In the Cold War, the alliance continued due to convenience. In the same way that the Nazis declared war on the Americans first, the war wasn’t doing American trade any good and in supplying copious amounts of weapons to the Allies, the unsinkable aircraft carrier in the North Sea; USS Great Britain, was a superb point of operations for the United States Air Force in striking against the Soviet Union. We can’t honestly believe in this century that a down to earth and sensible people like the Americans contributed thousands in blood and treasure to “defending Britain” (from an enemy that couldn’t launch a seaborn invasion if their swastika depended on it) and liberating Europe out of the goodness of their hearts? “The Great War for Civilization” and “saving you guys” did and does continue look cosy in the media though.
So, we see, the friendship is struck between Churchill and his counterpart stateside, but how can a friendship which became, for some reason, synonymous with a wartime alliance hope to continue to flourish sixty years on, as a commentator at The Wall Street Journal noted, when both men are now long deceased? (And at least, for Britain, the state is fundamentally different to how it was then.) Especially considering the extra dimension of Obama’s distrust of perfidious Albion.

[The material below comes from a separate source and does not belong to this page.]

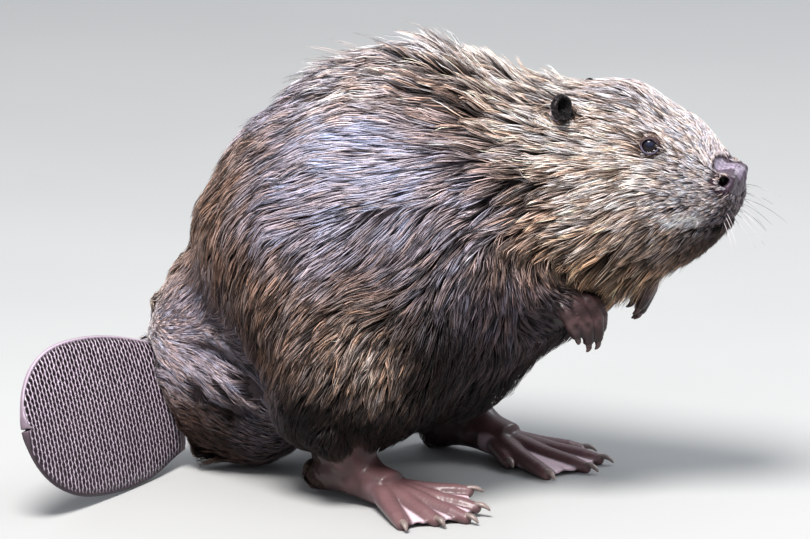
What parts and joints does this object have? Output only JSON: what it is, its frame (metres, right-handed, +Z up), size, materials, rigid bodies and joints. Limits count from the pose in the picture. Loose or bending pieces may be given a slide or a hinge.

The times, they are a changing though and Obama sensed upon his arrival a transition of American focus to the Southeast Asia region, while the other side of the special relationship continues to make odd bedfellows in Brussels. Who can rightly say what the future may pertain for the special relationship, or even if it exists at all. I wouldn’t like to speculate; on the risk of being labeled by the PM, but if it’s anything like the history of Anglo-American relations for the most part, it’ll be full of petty bickering, rivalry and subversion but that’s how it should be for rival states looking after their own interest.